ASUS X870/X870E Motherboard Roundup & VRM Analysis

VRM Analysis

VRM’s or phases are by far one of the biggest factors in what defines what category a motherboard fits into, and ASUS really does have a broad range of options here. Most boards ranging from the more budget-focused up to the high-end typically come with an 8-layer PCB design, while the Mini-ITX board has a 10-layer PCB, which is more robust and uses more copper for improved signal integrity, enhanced power delivery, and better thermal management so higher VRM configurations tend to be mounted on thicker PCB designs.

The Mini-ITX STRIX X870-I Gaming WIFI features the smallest VRM configuration of the ASUS X870 lineup, obviously with it being a smaller motherboard. It uses a 10+2+1 configuration, which is more than enough to ensure the most powerful CPUs can hit their boost clocks.

However, pushing bigger overclocks, and ensuring your system can maintain those boost clocks for extended periods, such as while rendering video, you’ll benefit from a more comprehensive VRM configuration, and more so still, from one that can be cooled efficiently. For these, you’ll find the Prime X870-P WIFI comes with a 14+2+1 configuration, while the X870E-Creator WiFi comes with 16+2+2.

For gamers, again you’ll likely spend long periods with the CPU under heavy usage, which is why the STRIX boards all typically have 16+2+2 configurations like the -A gaming, so similar to the Creator-WiFi.

The -E and Crosshair Hero expand upon that further though to 18+2+2. The TUF X870-PLUS is also very similar, coming in with 16+2+1 phases.
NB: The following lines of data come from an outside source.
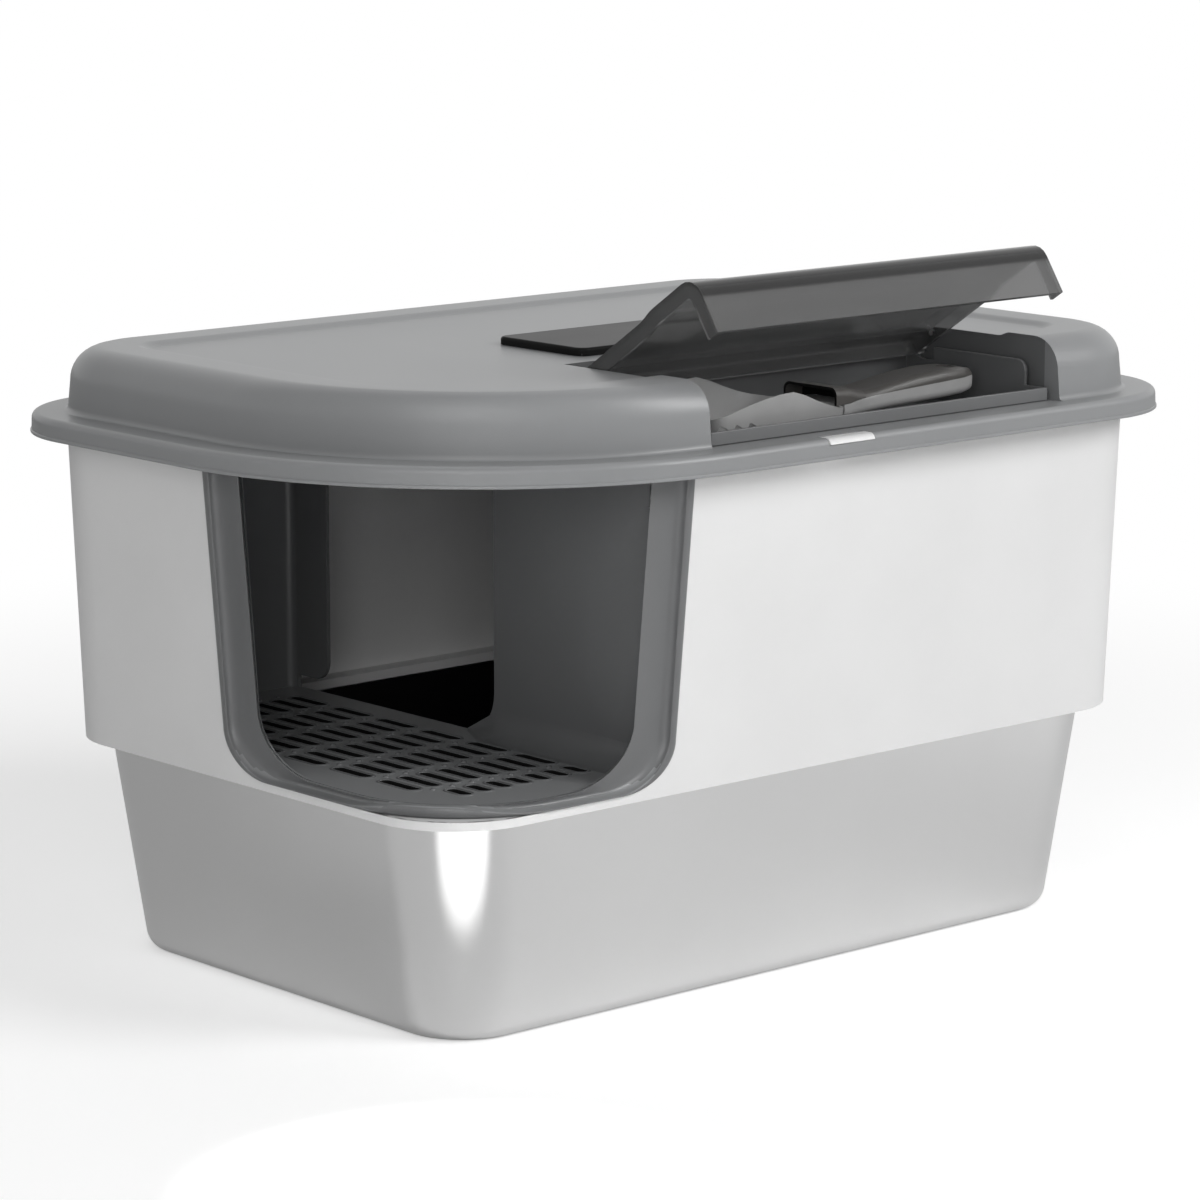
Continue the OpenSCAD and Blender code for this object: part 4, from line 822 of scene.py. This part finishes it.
def paint_fold_shade(mat):
    """Paints shade on the flap's front next to the fold, and leaves it clear below."""
    nt = mat.node_tree
    base = nt.nodes["Principled BSDF"].inputs["Base Color"]
    tone = base.links[0].from_socket
    turn = math.radians(FLAP_OPEN)
    fold = MM * (HINGE_Y * math.sin(turn) + HINGE_Z * math.cos(turn) + FOLD_UP)
    up = add_node(nt, "VectorMath", "DOT_PRODUCT")
    up.inputs[1].default_value = (0, math.sin(turn), math.cos(turn))
    part = add_node(nt, "MapRange", From_Min=fold - FOLD_SOFT * MM, From_Max=fold + FOLD_SOFT * MM)
    part.interpolation_type = "SMOOTHSTEP"
    mix = nt.nodes.new("ShaderNodeMix")
    mix.data_type = "RGBA"
    factor, clear, dark, result = mix.inputs[0], mix.inputs[6], mix.inputs[7], mix.outputs[2]
    dark.default_value = grey_of(FOLD_SHADE_TONE)
    join(nt, (object_place(nt), up.inputs[0]), (up.outputs["Value"], part.inputs["Value"]),
         (part.outputs["Result"], factor), (tone, clear), (result, base))


def make_flap():
    flap = cad_copy("flap", "flap_plate", "smoke", "flap", 0.5)
    paint_fold_shade(MAT["smoke_front_lit"])
    # Painted shade: the faces along the fold get the dark smoke
    paint(flap, "smoke_fold_shade", fold_shade_part)
    # Painted light: the front faces get the lighter smoke, darkened with painted shade towards the fold
    paint(flap, "smoke_front_lit", front_part)


# Latches, filter and scoop: copies of the solids with rounded edges

# SCOOP_Y, HOOD_HALF and HOOD_SHARE pick the hood's mouth, which gets painted shade
SCOOP_Y, HOOD_HALF, HOOD_SHARE = -140.35, 19, 0.2

ROUNDED = (
    ("front_latch", "front_latch_tab", "white", "front_latch", 0.4),
    ("rear_latch", "rear_latch_tab", "white", "rear_latch", 0.4),
    # Painted shade: the tray in the bay gets the shaded grey
    ("scoop_tray", "tray_liner", "grey_shade", "housing", 0.6),
    ("filter_cover", "filter_plate", "black", "filter", 0.3),
    ("scoop_collar", "scoop_hood", "taupe", "scoop", 0.3),
    ("scoop_blade", "scoop_shell", "pale", "scoop", 0.3),
    ("scoop_handle_upper", "scoop_grip_top", "taupe", "scoop", 0.4),
    ("scoop_handle_lower", "scoop_grip_base", "pale", "scoop", 0.4),
)

# Hidden pieces that keep the solid's own shape
PLAIN = {"rim_seal": "rubber", "frame_screws": "pin", "flap_pins": "pin", "latch_pins": "pin",
         "filter_tray": "grey", "carbon_filter": "carbon", "scoop_rivets": "pin"}


def hood_mouth(n, c):
    return n.x < -HOOD_SHARE and n.z < HOOD_SHARE and abs(c.y - SCOOP_Y) < HOOD_HALF


def make_copies():
    copies = {name: cad_copy(node, name, *values) for node, name, *values in ROUNDED}
    # Painted shade: the hood's mouth is near black
    paint(copies["scoop_hood"], "slot", hood_mouth)


def dress(node, mat):
    """Gives mat to a CAD solid that is shown as it is."""
    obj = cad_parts[node]
    for slot in obj.material_slots:
        slot.material = MAT[mat]
    if not obj.material_slots:
        obj.data.materials.append(MAT[mat])


def main():
    studio()
    make_pan()
    make_enclosure()
    make_frame()
    make_tunnel()
    make_lid()
    make_flap()
    make_copies()
    for node, mat in PLAIN.items():
        dress(node, mat)


main()
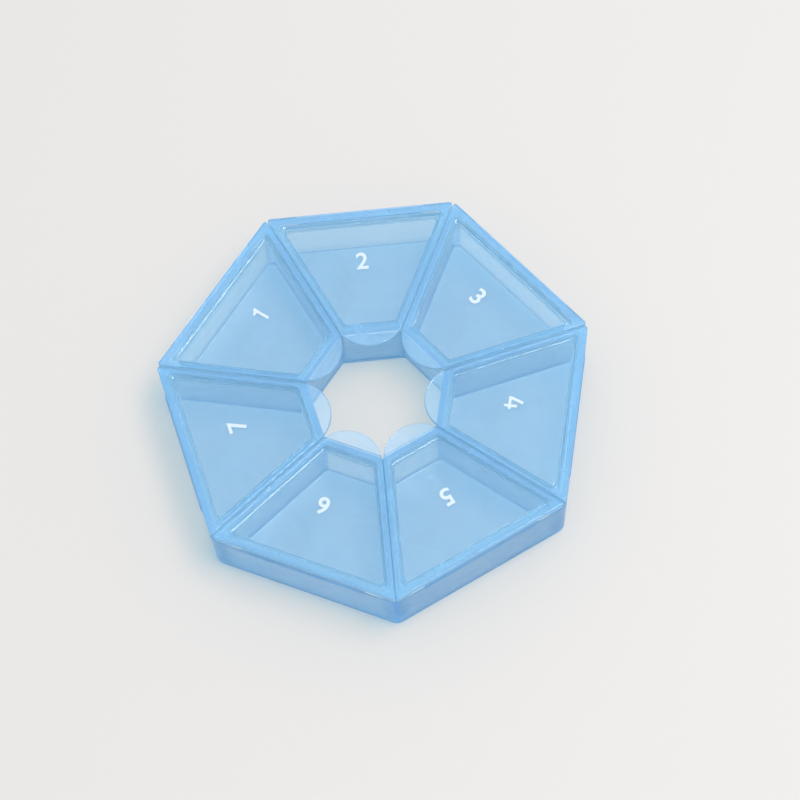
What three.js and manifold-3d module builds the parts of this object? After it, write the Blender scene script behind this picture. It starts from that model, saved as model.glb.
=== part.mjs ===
// Weekly pill organizer in millimetres, +Z up, standing on z = 0.
// One seven-sided ring tray holds seven compartments round an open middle. Each compartment has
// its own flip lid, which plugs into it with a skirt, overhangs the middle with a round thumb tab
// and is joined to the ring's outer edge by a thin living hinge.
import * as THREE from 'three';
import { mergeVertices } from 'three/addons/utils/BufferGeometryUtils.js';
import Module from 'manifold-3d';

// The ring, named by the day of each compartment, clockwise from the far side
const DAYS = ['tue', 'wed', 'thu', 'fri', 'sat', 'sun', 'mon'];
const RING_RADIUS = 57; // centre to a sharp outer corner, at the tray's top
const HOLE_RADIUS = 18.1; // centre to a sharp corner of the open middle, at the tray's top
const TOTAL_HEIGHT = 20;

// The tray
const OUTER_WALL = 1.5;
const INNER_WALL = 1.5;
const PARTITION = 1.5;
const FLOOR = 1.2;
const OUTER_LEAN = 0.35; // how far the outside leans in at the foot, for the mould's draft
const HOLE_LEAN = 0.7; // how much wider the open middle is at the foot, on each side
const POCKET_LEAN = 0.3;
const UPRIGHT_RADIUS = 3; // the ring's upright outer corners
const FOOT_RADIUS = 1; // the edge between the outside and the underside
const HOLE_CORNER_RADIUS = 0.8;
const POCKET_CORNER_RADIUS = 1.5;
const POCKET_FLOOR_RADIUS = 0.6;

// A lid
const LID_EDGE = 2.2; // thickness at the rim
const LID_SEAM = 0.3; // between neighbouring lids
const PARTING_GAP = 0.3; // between a shut lid and the tray's top
const LID_CORNER_RADIUS = 0.65; // outer corners, seen from above
const LID_TOP_RADIUS = 0.4; // the edge round the top
const RIM_OUTER = 2.2; // flat of the rim along the hinge
const RIM_SIDE = 1.5;
const RIM_INNER = 2.3; // from the inner wall's face
const RIM_CORNER_RADIUS = 0.9; // the rim's inner corners
const PANEL_RECESS = 1; // the panel lies this far below the rim, behind a round cove
const PANEL_PLATE = 1.2;
const SKIRT_CLEARANCE = 0.3; // to the compartment's walls
const SKIRT_WALL = 1.1;
const SKIRT_DEPTH = 2; // below the tray's top
const SKIRT_LEAN = 0.15;
const SKIRT_ROOT_RADIUS = 0.5;
const TAB_REACH = 3.9; // past the inner wall, on the lid's middle line
const TAB_THICKNESS = 1;
const BEAD_LENGTH = 9; // closing bead along the skirt's front
const BEAD_RADIUS = 0.18;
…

While the number of phases can be key for providing adequate power to the CPU’s Vcore, SOC and miscellaneous components, the rated power also has a key impact and ASUS have again stepped up their game here with the Vcore phases and SOC phases predominantly using SPS phases or smart power stages.

The PRIME X870-P WiFI instead though uses DrMOS which combines a MOSFET driver and one or more MOSFETs in a single package and are generally found with synchronous buck converters.

Sometimes we do find, like with the TUF board and Creator-WiFi board a mixture of SPS and DrMOS phases depending on the delivery design and what works more efficiently and is more cost effective as well.

Power wise, we find the TUF and PRIME board using 80A stages, while the -A increases beyond that to 90A across VCore, SOC and miscellaneous while the higher-end STRIX boards increase this to 110A for a more powerful solution though as we all know, this, much like we saw on X670 and X670E, is well beyond what’s needed, even with a flagship CPU with an overclock.

In terms of which MOSFETs are used, ASUS use a variety of brands including Vishay SIC850A 110A phases for the -E, Hero and -I boards, SiC629 DrMOS 80A phases for the -P WiFi and MPS MP86670 80A phases for the likes of the Creator-WiFi and TUF PLUS-WiFi, though for the miscellaneous phases on some of the boards, like the Creator-WiFi, they’ve gone with ALPHA & OMEGA AOZ53071QI 80A stages instead.

Then for the controller of choice, for the most part, ASUS seem to have plumped for the DIGI+ PWM controller from Infineon which is sometimes mounted on the front of the board for the higher-end, and the rear of the board on the higher-end of the scale. This ranges from the ASP2205, 2206 or 2308 controllers.